Operationalizing gendered transportation preferences: A psychological framework incorporating time constraints and risk aversion

Date: 3/23/19
Principal Researchers: Manish Shirgaokar

Urban and Regional Planning Assistant Professor Manish Shirgaokar published an article in March 2019 in Transport Policy about the influence of gender when choosing a method of transportation. Women often commute longer, and identify physical safety as a major factor when they are deciding how to reach their destination.  The full article, "Operationalizing gendered transportation preferences: A psychological framework incorporating time constraints and risk aversion" is available online here


  • Women commute longer; use NMT modes more, but private modes less, than men.

  • Women mention time constraints less often than men.

  • Physical safety during evening travel is high on women's minds.
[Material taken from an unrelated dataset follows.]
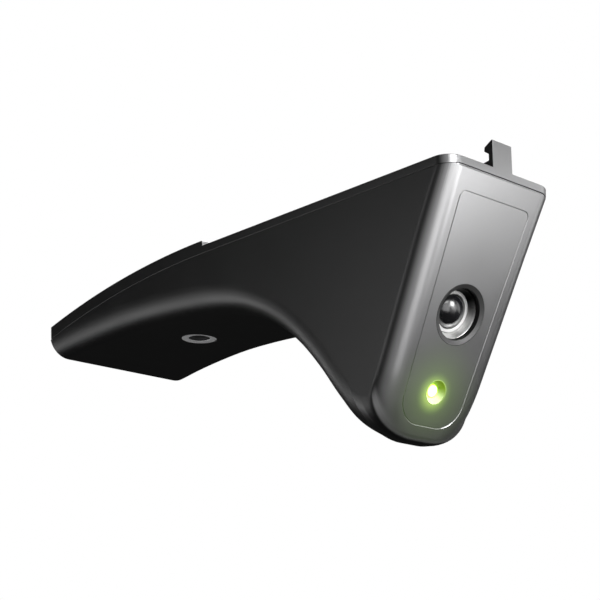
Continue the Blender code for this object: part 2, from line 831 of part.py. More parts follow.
def build_battery(wrap, tray_look, white, wire, steel):
    tray = block((0.071, 0.049, 0.0071), (-0.0885, 0, -0.01565))
    tray = place("battery_tray", tray, tray_look)
    inside = block((0.0606, 0.0466, 0.010), (BATTERY_X, 0, -0.0131))
    boolean(tray, tool("tray_inside", inside), "DIFFERENCE")
    over_tabs = block((0.010, 0.060, 0.010), (-0.0557, 0, -0.0131))
    boolean(tray, tool("tray_tab_clear", over_tabs), "DIFFERENCE")
    holes = rods(TRAY_SPOTS, SCREW_HOLE_RADIUS, -0.022, -0.017)
    boolean(tray, tool("tray_holes", holes), "DIFFERENCE")
    pack = block((0.060, 0.046, 0.0090), (BATTERY_X, 0, BATTERY_Z))
    edge = place("battery_pack", pack, wrap).modifiers.new("edge", "BEVEL")
    edge.width = 0.0016
    edge.segments = 2
    for number, (x, y) in enumerate(TRAY_SPOTS, 1):
        screw(f"tray_screw_{number}", at(x, y, TRAY_FLOOR), 0.0042, steel)

    place("battery_plug", block((0.007, 0.008, 0.0042), (-0.0365, -0.009, -0.0117)), white)
    route = (
        (-0.0616, -0.012, -0.0106),
        (-0.056, -0.012, -0.0106),
        (-0.047, -0.0092, -0.0114),
        (-0.0403, -0.009, -0.0117),
    )
    wire_path("battery_lead", smooth_path(route, 4), LEAD_RADIUS, 2, wire)


def wire_path(name, path, radius, resolution, look):
    """A round wire through the given points."""
    curve = bpy.data.curves.new(name, "CURVE")
    curve.dimensions = "3D"
    curve.bevel_depth = radius
    curve.bevel_resolution = resolution
    curve.use_fill_caps = True
    spline = curve.splines.new("POLY")
    spline.points.add(len(path) - 1)
    for target, point in zip(spline.points, path):
        target.co = (*point, 1)
    curve.materials.append(look)
    parts.objects.link(bpy.data.objects.new(name, curve))


def build_tail_board(board, film):
    tail = block((0.0285, 0.040, 0.0008), (-0.15225, 0, TAIL_BOARD_Z))
    tail = place("tail_board", tail, board)
    notch = block((0.010, 0.0102, 0.004), (-0.1643, 0, TAIL_BOARD_Z))
    boolean(tail, tool("socket_notch", notch), "DIFFERENCE")
    notch = block((0.0075, 0.0064, 0.004), (-0.16325, BUTTON_Y, TAIL_BOARD_Z))
    boolean(tail, tool("switch_notch", notch), "DIFFERENCE")
    route = (
        (-0.1420, -0.0183),
        (-0.1340, -0.0172),
        (-0.1285, -0.0110),
        (-0.1225, -0.0080),
        (-0.0900, -0.0078),
        (-0.0600, -0.0078),
        (-0.0440, -0.0071),
        (-0.0380, -0.0071),
    )
    build_ribbon("tail_ribbon", smooth_path(route, 2), (0.002, 0.010), film)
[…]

  • Factors affecting transportation decision are gender socialized.

  • Gender-specific psychological loads can be enumerated to design gendered policies.
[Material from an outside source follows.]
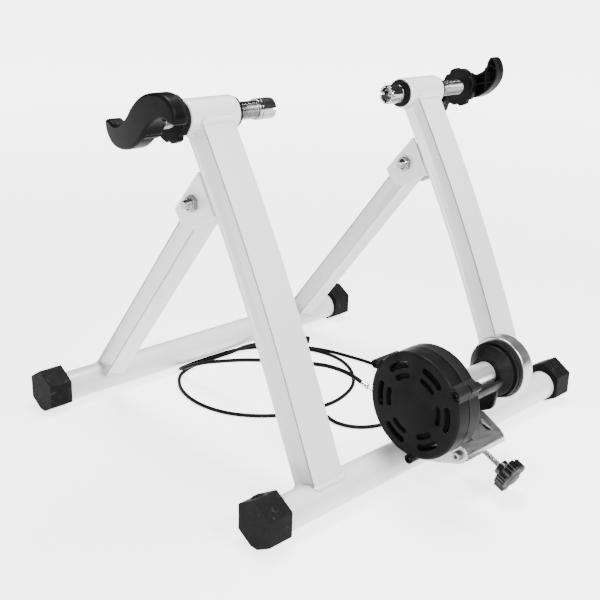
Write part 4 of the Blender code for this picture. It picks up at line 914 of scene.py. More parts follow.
# %% Handles
HANDLE_ARM = np.array((    # millimetres
    (2.5, -20), (-9.5, -27.6), (-22.5, -31.6), (-35.5, -32.4), (-47.5, -29.5), (-56.5, -21.5), (-60.7, -12),
    (-59.7, -5.2), (-53, -4.5), (-43, -8.5), (-32, -6.5), (-20.8, 0.8), (-11.8, 10.5),
)) / 1000
HANDLE_TIP = 7          # the arm's control point at its tip
PER_POINT = 8           # places on the curve for each control point
RUNG_POINTS = 14
SKIN = 0.0025
CROWN, TIP_CROWN, CROWN_REACH = 0.0190, 0.0162, 0.060
RIBS = np.array((       # millimetres
    ((-44, -3), (-17, -30)), ((-10, -6.5), (-41, -32)), ((-47.5, -2), (-53.5, -28)),
)) / 1000
HANDLE_TURN = {"left": 0.0, "right": math.radians(-50.6)}


def limited_inset(curve, depth):
    """Points moved inwards by a depth, but never by more than 0.8 of the bend's own radius there."""
    before, after = curve - np.roll(curve, 1, 0), np.roll(curve, -1, 0) - curve
    turn = np.arctan2(before[:, 0] * after[:, 1] - before[:, 1] * after[:, 0], (before * after).sum(1))
    bend = -turn / np.linalg.norm(after, axis=1)
    allowed = np.minimum(depth, 0.8 / np.maximum(bend, 1e-6))
    for _ in range(4):
        allowed = np.minimum(allowed, (np.roll(allowed, 1) + allowed + np.roll(allowed, -1)) / 3)
    return curve + normals(curve) * allowed[:, None]


def crown_height(points, lower):
    """The crown falls away with the square of the distance from the hub."""
    return CROWN - lower - (CROWN - TIP_CROWN) * (points**2).sum(-1) / CROWN_REACH**2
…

The negative outcomes of ingrained gender socialization are evident in many contemporary societies. For example, women spend more time on home care and child rearing tasks than men do. A key impact of gender-based roles, hence, is larger time constraints for women compared to men. Additionally, in some countries women are exposed to daily sexual harassment during day-to-day travel. With the maturing of a middle class in the emerging economies, however, women are gaining financial independence. This has translated to gender-specific travel preferences, which remain understudied. I ask: how do gender-based preferences about time constraints and risk aversion express themselves in the travel choices of young adults? The research relies on purposive sampling where 154 participants at various stages of their young adult lives were recruited for 21 gender-separated focus groups. The sample includes graduate students and early/mid-career professionals in Mumbai. The aim was to explore reasons for differences in the travel behaviors of middle-class, college-educated, professional women and men. Relative to the larger population, this demographic group is less likely to have differences in travel preferences by gender. Yet the evidence suggests that time limitations and physical safety are experienced and expressed differently by each gender. For example, women speak more about safety than about time. I propose a psychological framework to expand transportation research by systematically investigating and incorporating such gendered travel preferences.